How HOAs differ across these
Rough ordering by strictness of architectural review (least to most strict):
- Sikatuna Village blocks with dormant HOA — essentially open
- Phil-Am Homes, Fairview mid-tier — pragmatic, standard packet clears easily
- Loyola Heights, White Plains, Blue Ridge — established review, complete packets clear in 2–4 weeks
- Premium subdivisions (Ayala Heights, Corinthian Gardens, Capitol Golf) — detailed review, streetside aesthetics scrutinized, mock-up rendering often required
None of these are impassable for a well-prepared solar submission. What clears fast in every subdivision is the same: a complete packet with cover letter, mock-up, engineer stamps, and installer references. What slows down is thin submissions that leave the Architectural Committee with unanswered questions. Full guidance on the packet: HOA approval guide.

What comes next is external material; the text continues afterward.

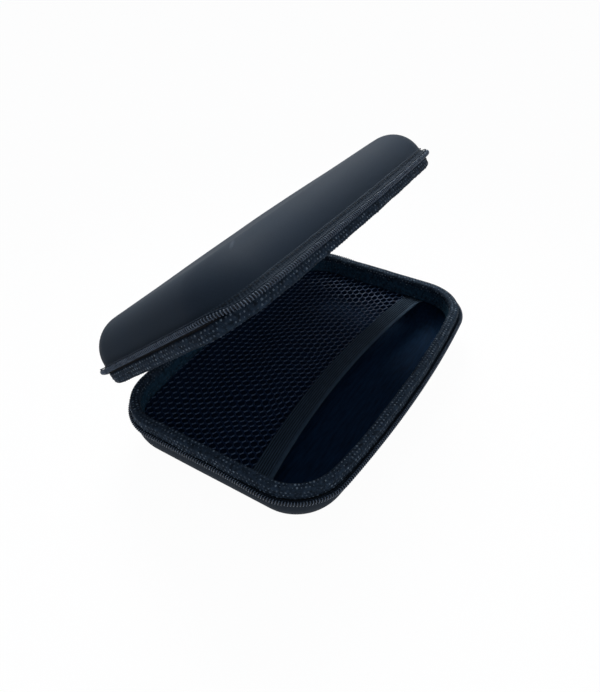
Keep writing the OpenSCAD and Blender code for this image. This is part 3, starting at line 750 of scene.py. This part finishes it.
tooth_grower, given = new_tree("teeth_along_a_line", [
    ("Pitch", "Float"), ("Wire Radius", "Float"), ("Half Out", "Float"), ("Half Up", "Float"),
    ("Lean", "Float"), ("Finish", "Material")])
loop = node(tooth_grower, "GeometryNodeCurvePrimitiveCircle", {"Resolution": 12, "Radius": 1.0})
oval = node(tooth_grower, "ShaderNodeCombineXYZ", {
    "X": given.outputs["Half Out"], "Y": given.outputs["Half Up"], "Z": 1.0})
pressed = node(tooth_grower, "GeometryNodeTransform", {"Geometry": loop, "Scale": oval})
wire = node(tooth_grower, "GeometryNodeCurvePrimitiveCircle", {
    "Resolution": 6, "Radius": given.outputs["Wire Radius"]})
tooth = node(tooth_grower, "GeometryNodeCurveToMesh", {"Curve": pressed, "Profile Curve": wire})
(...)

Frequently Asked Questions
My subdivision isn’t on this list — does that mean solar isn’t feasible?
Not at all. This list covers the higher-visibility established subdivisions. QC has hundreds of subdivisions, most of which have similar solar patterns to one of the profiles above. The relevant question is your roof type, load profile, HOA presence, and lot geometry — those inputs apply to any QC address.
Do premium subdivisions get worse solar economics?
Slightly, due to tile-roof mounting premium and generally larger system sizes. But premium subdivisions also often have larger load profiles and higher pre-solar Meralco bills, which means the absolute savings are larger. Payback periods are similar to mid-tier subdivisions — 5–8 years vs 4–7 years.
Which subdivision has the best solar reception right now?
“Best reception” depends on what you value. Loyola Heights and White Plains have the most solar installations per capita among established subdivisions and the most experienced local installer base. Fairview and Novaliches have the largest lot sizes and lowest per-panel installation costs. Premium tier has the highest per-project value but longer approval cycles.